Well, one of the worst tourism experiences of my life was a couple of years ago, when we spent a long time driving around New Orleans looking for the damn zoo. I mean, there it IS, on the map, “Audubon Zoo”, and we can’t find it. (And I am no slouch as a navigator, either, let me tell you. I’ve navigated the Better Half driving the bigass Chevy van towing a trailer through St. Louis on the one bridge across the river during rush hour, before they had the I-270 bridge, when all that mess of westbound I-44 was under construction, and I managed to find the correct route out of town, and I didn’t see no big helpful signs saying “THIS WAY TO KANSAS”, neither.)
We eventually stumbled across the zoo by (I kid you not) following the little red car in front of us because it looked like it knew where it was going. So we’re cruising around out in the boondocks, by the railroad tracks, on tiny little residential roads, and suddenly there’s this big park and POOF! it’s the zoo.
Well, I don’t know if this thread has been hijacked or whatever, but if you want to know the truth, I like tourists until they just simply FORGET that just because they’re on vacation, doesn’t mean we all are. I work on Michigan Avenue and I have no problem giving directions or the time, or a bus number or whatever…but MUST THEY ALL WALK IN THIS LAZY, SERPENTINE FASHION, wandering aimlessly from side to side, admiring the height of each and every building, giggling with glee while not allowing the “fast lane” walkers to get by? MUST THEY STOP RIGHT IN THE MIDDLE of the sidewalk, causing me to run RIGHT into them and then laugh at how clumsy the whole thing is? MUST THEY try and cram a family of six into one cab while i’m waiting to get through the green light?
I think that natives CAN be a lot nicer to tourists, but I also think that tourists can also be a little more “aware” of their surroundings. That’s what I try to do when I travel because I hate to be seen “as a tourist”.
sorry if this sounds crabby…I’ve got a little…headache…today…ugh
When I worked at Wrigley Field, I was mostly in the Upperdeck.
I would stand at the top of the ramp under the sign for the washroom. People would walk up to me, sometimes from up the ramp where they had to walk PAST the line for the restroom and ask where it was.
For a while I had a pin with an arrow pointing up and I would just point at it.
Most people laughed at their own stupidity but some…
Awww, A city isn’t big until you have a commuter airline flying from one airport to another so you dont have to drive across town. (True! In Houston we can catch a flight from Ellinton Field in the south part of the city to Intercontinental in the north part!)
Well, hell, folks. Cut others a break, will you? Not everybody in the entire world is familiar with grid street systems. For that matter, the town where my parents live,is a grid…sort of…except where it’s not. 8th Ave crosses 9th Ave at one point. Your smart-ass directions would not help anybody navigate there.
I have come up from the subway in DC and found myself on F street - knowing that E street is only one block away, but which direction? Sure, I could walk down the block and find out - or I could ask somebody. Personally, I’ll save myself the time and energy of walking a block, potentially in the wrong direction, or I’ll disturb somebody by asking him a question that will take four seconds of his precious time to answer.

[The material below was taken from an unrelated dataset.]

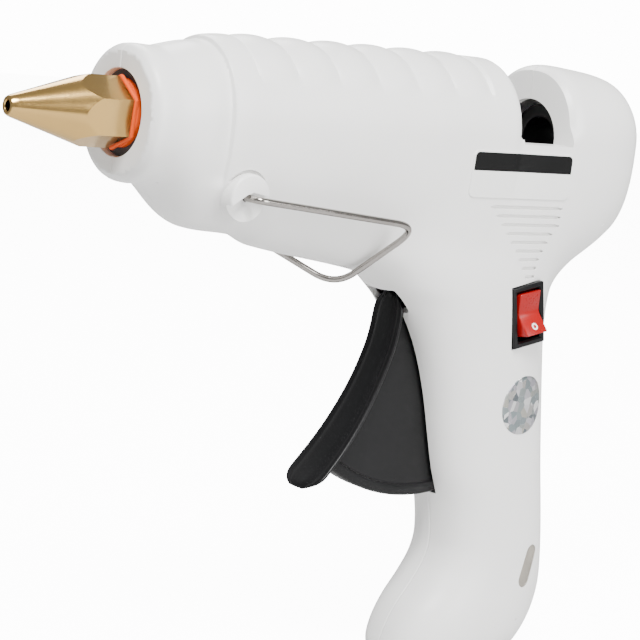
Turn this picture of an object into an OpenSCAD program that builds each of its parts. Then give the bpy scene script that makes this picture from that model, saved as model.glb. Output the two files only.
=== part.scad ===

Or in the city where I used to live - (Salt Lake City) has two separate grid systems - where all the streets are neatly numbered, except for one part of town where the numbering starts over in the Avenues. So if you’re on 5th South, and you want to go to 4th Avenue…it is NOT one block over, it’s about two miles north-northeast. This is supposed to be perfectly intuitive to non-natives?
And in that same town, so perfectly laid out on the grid…4th St. South spontaneously turns into 5th St. South, just to confuse matters further.
And as for finding the Arch…well, in Seattle, you can see the Space Needle from ten miles away, but actually finding it is a whole different problem entirely. You can spend an whole day driving or walking around and getting close to it, but unless you have directions it can be pretty damned difficult to actually GET to it.
So just bear in mind that even though it may seem perfectly obvious to you, a native, sometimes things are not as clear to newcomers as we think they are.
Maybe you should volunteer your services to the city and get a cushy government job. And you could make extra dough selling bogus directions to the Washington Monument. All the tourists probably ask about that as well.
Well now, I recall having one bitch of a time trying to get back onto the damn interstate in St. Louis because of inadequate and unclear signage.
I was the “signage person” (among other things) for a summer at a campus where we hosted tons of conferences. Nearly everyone was a first-time visitor, and the permanent signage sucked. I got pretty attuned to the need for signs, their placement, visibility, etc. So trust me when I tell you that St. Louis sucked in the sign department. Okay, looking for something like an ARCH instead of an on-ramp ought to be a little more intuitive, but I get where the fella is coming from.
In recent experience, Cincinatti also sucks, at least it does while they’re doing all that construction. Signs pointing you straight into a line of orange barrels! Signs that send you off somewhere without any more signs to keep you going! Jeepers.